» **Data block**
+ + + + +
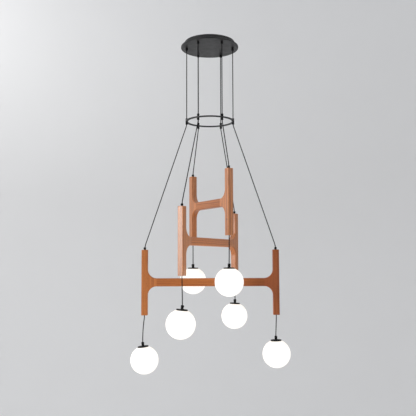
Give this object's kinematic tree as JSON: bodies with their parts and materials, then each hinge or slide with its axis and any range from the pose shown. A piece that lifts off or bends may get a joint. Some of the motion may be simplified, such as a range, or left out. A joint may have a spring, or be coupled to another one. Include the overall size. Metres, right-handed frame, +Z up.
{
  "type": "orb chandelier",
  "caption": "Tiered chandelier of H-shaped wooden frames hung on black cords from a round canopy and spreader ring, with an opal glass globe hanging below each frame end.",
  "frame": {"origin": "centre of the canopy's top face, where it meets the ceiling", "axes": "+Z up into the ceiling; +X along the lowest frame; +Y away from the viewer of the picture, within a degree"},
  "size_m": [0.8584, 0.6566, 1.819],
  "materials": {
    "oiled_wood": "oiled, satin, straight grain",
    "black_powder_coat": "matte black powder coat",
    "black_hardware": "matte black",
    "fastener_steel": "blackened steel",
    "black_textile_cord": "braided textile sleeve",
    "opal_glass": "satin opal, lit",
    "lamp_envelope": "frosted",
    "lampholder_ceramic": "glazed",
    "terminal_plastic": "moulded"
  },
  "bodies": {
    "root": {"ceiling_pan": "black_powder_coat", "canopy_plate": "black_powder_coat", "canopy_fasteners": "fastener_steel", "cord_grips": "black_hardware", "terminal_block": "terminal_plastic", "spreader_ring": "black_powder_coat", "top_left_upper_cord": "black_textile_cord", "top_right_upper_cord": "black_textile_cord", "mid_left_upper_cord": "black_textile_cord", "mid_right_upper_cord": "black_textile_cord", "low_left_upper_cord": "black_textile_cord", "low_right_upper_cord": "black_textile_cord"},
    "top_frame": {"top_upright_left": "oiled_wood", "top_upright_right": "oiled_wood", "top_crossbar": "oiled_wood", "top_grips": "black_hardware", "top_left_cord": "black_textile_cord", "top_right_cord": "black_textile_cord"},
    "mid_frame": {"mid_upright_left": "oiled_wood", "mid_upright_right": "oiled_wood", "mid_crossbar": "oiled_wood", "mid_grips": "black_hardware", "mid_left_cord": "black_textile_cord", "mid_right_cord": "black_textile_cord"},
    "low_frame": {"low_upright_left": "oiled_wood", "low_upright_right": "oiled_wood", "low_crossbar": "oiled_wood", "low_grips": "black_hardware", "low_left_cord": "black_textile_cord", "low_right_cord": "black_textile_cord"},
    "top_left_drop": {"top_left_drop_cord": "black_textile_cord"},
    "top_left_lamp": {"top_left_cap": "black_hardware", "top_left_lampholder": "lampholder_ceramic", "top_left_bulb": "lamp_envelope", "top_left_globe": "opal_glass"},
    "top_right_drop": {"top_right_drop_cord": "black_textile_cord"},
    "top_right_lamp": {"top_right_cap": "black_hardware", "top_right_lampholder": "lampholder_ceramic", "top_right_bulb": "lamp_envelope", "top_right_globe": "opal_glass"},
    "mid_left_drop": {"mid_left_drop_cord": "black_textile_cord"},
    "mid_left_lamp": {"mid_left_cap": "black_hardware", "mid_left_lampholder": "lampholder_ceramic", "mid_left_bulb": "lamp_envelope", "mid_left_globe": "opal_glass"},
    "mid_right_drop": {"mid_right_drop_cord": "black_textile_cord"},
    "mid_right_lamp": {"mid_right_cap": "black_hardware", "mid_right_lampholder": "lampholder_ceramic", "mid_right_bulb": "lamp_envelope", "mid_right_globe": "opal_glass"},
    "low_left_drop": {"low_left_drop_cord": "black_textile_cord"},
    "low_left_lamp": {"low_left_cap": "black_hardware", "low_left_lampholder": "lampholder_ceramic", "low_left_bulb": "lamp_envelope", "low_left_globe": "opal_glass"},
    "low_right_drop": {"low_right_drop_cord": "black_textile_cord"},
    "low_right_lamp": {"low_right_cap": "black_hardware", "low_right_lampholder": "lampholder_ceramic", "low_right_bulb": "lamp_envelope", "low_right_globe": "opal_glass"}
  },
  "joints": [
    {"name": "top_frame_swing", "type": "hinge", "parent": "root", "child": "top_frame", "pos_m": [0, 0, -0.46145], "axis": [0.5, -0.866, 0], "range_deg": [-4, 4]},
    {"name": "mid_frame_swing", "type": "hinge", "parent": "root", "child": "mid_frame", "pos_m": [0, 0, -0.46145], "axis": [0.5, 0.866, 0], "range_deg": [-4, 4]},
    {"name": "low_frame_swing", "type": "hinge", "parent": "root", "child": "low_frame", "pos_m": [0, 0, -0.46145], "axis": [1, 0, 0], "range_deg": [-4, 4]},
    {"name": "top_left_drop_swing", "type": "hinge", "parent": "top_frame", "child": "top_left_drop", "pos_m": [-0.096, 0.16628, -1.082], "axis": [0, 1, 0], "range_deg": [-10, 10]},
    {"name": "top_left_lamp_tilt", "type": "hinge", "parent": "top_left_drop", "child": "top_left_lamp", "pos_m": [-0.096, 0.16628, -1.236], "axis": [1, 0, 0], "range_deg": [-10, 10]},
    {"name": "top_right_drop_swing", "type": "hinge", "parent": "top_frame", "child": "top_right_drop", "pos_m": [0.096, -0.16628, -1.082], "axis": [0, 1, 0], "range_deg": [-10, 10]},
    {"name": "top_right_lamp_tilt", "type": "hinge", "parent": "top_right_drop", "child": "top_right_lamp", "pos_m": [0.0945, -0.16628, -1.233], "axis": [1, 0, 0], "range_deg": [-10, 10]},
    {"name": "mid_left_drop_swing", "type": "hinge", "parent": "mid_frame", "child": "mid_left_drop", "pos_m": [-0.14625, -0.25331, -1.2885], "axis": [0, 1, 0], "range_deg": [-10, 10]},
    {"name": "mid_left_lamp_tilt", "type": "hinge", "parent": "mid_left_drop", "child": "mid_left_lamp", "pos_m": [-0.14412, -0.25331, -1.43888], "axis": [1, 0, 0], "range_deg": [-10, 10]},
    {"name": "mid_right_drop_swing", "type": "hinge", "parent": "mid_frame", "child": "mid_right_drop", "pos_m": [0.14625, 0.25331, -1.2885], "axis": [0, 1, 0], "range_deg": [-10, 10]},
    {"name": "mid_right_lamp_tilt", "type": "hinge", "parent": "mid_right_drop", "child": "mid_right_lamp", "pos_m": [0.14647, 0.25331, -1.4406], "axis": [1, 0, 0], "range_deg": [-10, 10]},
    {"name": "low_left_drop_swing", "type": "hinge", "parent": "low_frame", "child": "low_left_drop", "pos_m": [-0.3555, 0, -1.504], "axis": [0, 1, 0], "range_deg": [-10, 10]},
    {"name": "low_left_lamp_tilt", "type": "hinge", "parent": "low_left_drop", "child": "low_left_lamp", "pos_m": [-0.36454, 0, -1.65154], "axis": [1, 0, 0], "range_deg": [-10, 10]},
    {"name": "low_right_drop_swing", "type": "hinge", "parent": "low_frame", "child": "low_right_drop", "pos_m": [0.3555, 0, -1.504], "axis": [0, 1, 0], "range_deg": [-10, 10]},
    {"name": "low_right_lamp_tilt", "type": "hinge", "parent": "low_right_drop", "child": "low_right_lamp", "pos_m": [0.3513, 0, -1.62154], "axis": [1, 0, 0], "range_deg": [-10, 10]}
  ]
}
+ + + + +
» **Requirements**
Repeat the listing in full, keeping every line exactly as it is.

» **Complete output**
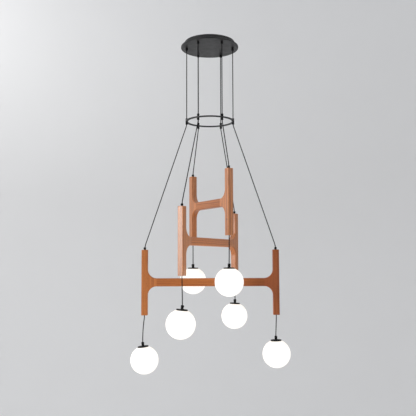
Give this object's kinematic tree as JSON: bodies with their parts and materials, then each hinge or slide with its axis and any range from the pose shown. A piece that lifts off or bends may get a joint. Some of the motion may be simplified, such as a range, or left out. A joint may have a spring, or be coupled to another one. Include the overall size. Metres, right-handed frame, +Z up.
{
  "type": "orb chandelier",
  "caption": "Tiered chandelier of H-shaped wooden frames hung on black cords from a round canopy and spreader ring, with an opal glass globe hanging below each frame end.",
  "frame": {"origin": "centre of the canopy's top face, where it meets the ceiling", "axes": "+Z up into the ceiling; +X along the lowest frame; +Y away from the viewer of the picture, within a degree"},
  "size_m": [0.8584, 0.6566, 1.819],
  "materials": {
    "oiled_wood": "oiled, satin, straight grain",
    "black_powder_coat": "matte black powder coat",
    "black_hardware": "matte black",
    "fastener_steel": "blackened steel",
    "black_textile_cord": "braided textile sleeve",
    "opal_glass": "satin opal, lit",
    "lamp_envelope": "frosted",
    "lampholder_ceramic": "glazed",
    "terminal_plastic": "moulded"
  },
  "bodies": {
    "root": {"ceiling_pan": "black_powder_coat", "canopy_plate": "black_powder_coat", "canopy_fasteners": "fastener_steel", "cord_grips": "black_hardware", "terminal_block": "terminal_plastic", "spreader_ring": "black_powder_coat", "top_left_upper_cord": "black_textile_cord", "top_right_upper_cord": "black_textile_cord", "mid_left_upper_cord": "black_textile_cord", "mid_right_upper_cord": "black_textile_cord", "low_left_upper_cord": "black_textile_cord", "low_right_upper_cord": "black_textile_cord"},
    "top_frame": {"top_upright_left": "oiled_wood", "top_upright_right": "oiled_wood", "top_crossbar": "oiled_wood", "top_grips": "black_hardware", "top_left_cord": "black_textile_cord", "top_right_cord": "black_textile_cord"},
    "mid_frame": {"mid_upright_left": "oiled_wood", "mid_upright_right": "oiled_wood", "mid_crossbar": "oiled_wood", "mid_grips": "black_hardware", "mid_left_cord": "black_textile_cord", "mid_right_cord": "black_textile_cord"},
    "low_frame": {"low_upright_left": "oiled_wood", "low_upright_right": "oiled_wood", "low_crossbar": "oiled_wood", "low_grips": "black_hardware", "low_left_cord": "black_textile_cord", "low_right_cord": "black_textile_cord"},
    "top_left_drop": {"top_left_drop_cord": "black_textile_cord"},
    "top_left_lamp": {"top_left_cap": "black_hardware", "top_left_lampholder": "lampholder_ceramic", "top_left_bulb": "lamp_envelope", "top_left_globe": "opal_glass"},
    "top_right_drop": {"top_right_drop_cord": "black_textile_cord"},
    "top_right_lamp": {"top_right_cap": "black_hardware", "top_right_lampholder": "lampholder_ceramic", "top_right_bulb": "lamp_envelope", "top_right_globe": "opal_glass"},
    "mid_left_drop": {"mid_left_drop_cord": "black_textile_cord"},
    "mid_left_lamp": {"mid_left_cap": "black_hardware", "mid_left_lampholder": "lampholder_ceramic", "mid_left_bulb": "lamp_envelope", "mid_left_globe": "opal_glass"},
    "mid_right_drop": {"mid_right_drop_cord": "black_textile_cord"},
    "mid_right_lamp": {"mid_right_cap": "black_hardware", "mid_right_lampholder": "lampholder_ceramic", "mid_right_bulb": "lamp_envelope", "mid_right_globe": "opal_glass"},
    "low_left_drop": {"low_left_drop_cord": "black_textile_cord"},
    "low_left_lamp": {"low_left_cap": "black_hardware", "low_left_lampholder": "lampholder_ceramic", "low_left_bulb": "lamp_envelope", "low_left_globe": "opal_glass"},
    "low_right_drop": {"low_right_drop_cord": "black_textile_cord"},
    "low_right_lamp": {"low_right_cap": "black_hardware", "low_right_lampholder": "lampholder_ceramic", "low_right_bulb": "lamp_envelope", "low_right_globe": "opal_glass"}
  },
  "joints": [
    {"name": "top_frame_swing", "type": "hinge", "parent": "root", "child": "top_frame", "pos_m": [0, 0, -0.46145], "axis": [0.5, -0.866, 0], "range_deg": [-4, 4]},
    {"name": "mid_frame_swing", "type": "hinge", "parent": "root", "child": "mid_frame", "pos_m": [0, 0, -0.46145], "axis": [0.5, 0.866, 0], "range_deg": [-4, 4]},
    {"name": "low_frame_swing", "type": "hinge", "parent": "root", "child": "low_frame", "pos_m": [0, 0, -0.46145], "axis": [1, 0, 0], "range_deg": [-4, 4]},
    {"name": "top_left_drop_swing", "type": "hinge", "parent": "top_frame", "child": "top_left_drop", "pos_m": [-0.096, 0.16628, -1.082], "axis": [0, 1, 0], "range_deg": [-10, 10]},
    {"name": "top_left_lamp_tilt", "type": "hinge", "parent": "top_left_drop", "child": "top_left_lamp", "pos_m": [-0.096, 0.16628, -1.236], "axis": [1, 0, 0], "range_deg": [-10, 10]},
    {"name": "top_right_drop_swing", "type": "hinge", "parent": "top_frame", "child": "top_right_drop", "pos_m": [0.096, -0.16628, -1.082], "axis": [0, 1, 0], "range_deg": [-10, 10]},
    {"name": "top_right_lamp_tilt", "type": "hinge", "parent": "top_right_drop", "child": "top_right_lamp", "pos_m": [0.0945, -0.16628, -1.233], "axis": [1, 0, 0], "range_deg": [-10, 10]},
    {"name": "mid_left_drop_swing", "type": "hinge", "parent": "mid_frame", "child": "mid_left_drop", "pos_m": [-0.14625, -0.25331, -1.2885], "axis": [0, 1, 0], "range_deg": [-10, 10]},
    {"name": "mid_left_lamp_tilt", "type": "hinge", "parent": "mid_left_drop", "child": "mid_left_lamp", "pos_m": [-0.14412, -0.25331, -1.43888], "axis": [1, 0, 0], "range_deg": [-10, 10]},
    {"name": "mid_right_drop_swing", "type": "hinge", "parent": "mid_frame", "child": "mid_right_drop", "pos_m": [0.14625, 0.25331, -1.2885], "axis": [0, 1, 0], "range_deg": [-10, 10]},
    {"name": "mid_right_lamp_tilt", "type": "hinge", "parent": "mid_right_drop", "child": "mid_right_lamp", "pos_m": [0.14647, 0.25331, -1.4406], "axis": [1, 0, 0], "range_deg": [-10, 10]},
    {"name": "low_left_drop_swing", "type": "hinge", "parent": "low_frame", "child": "low_left_drop", "pos_m": [-0.3555, 0, -1.504], "axis": [0, 1, 0], "range_deg": [-10, 10]},
    {"name": "low_left_lamp_tilt", "type": "hinge", "parent": "low_left_drop", "child": "low_left_lamp", "pos_m": [-0.36454, 0, -1.65154], "axis": [1, 0, 0], "range_deg": [-10, 10]},
    {"name": "low_right_drop_swing", "type": "hinge", "parent": "low_frame", "child": "low_right_drop", "pos_m": [0.3555, 0, -1.504], "axis": [0, 1, 0], "range_deg": [-10, 10]},
    {"name": "low_right_lamp_tilt", "type": "hinge", "parent": "low_right_drop", "child": "low_right_lamp", "pos_m": [0.3513, 0, -1.62154], "axis": [1, 0, 0], "range_deg": [-10, 10]}
  ]
}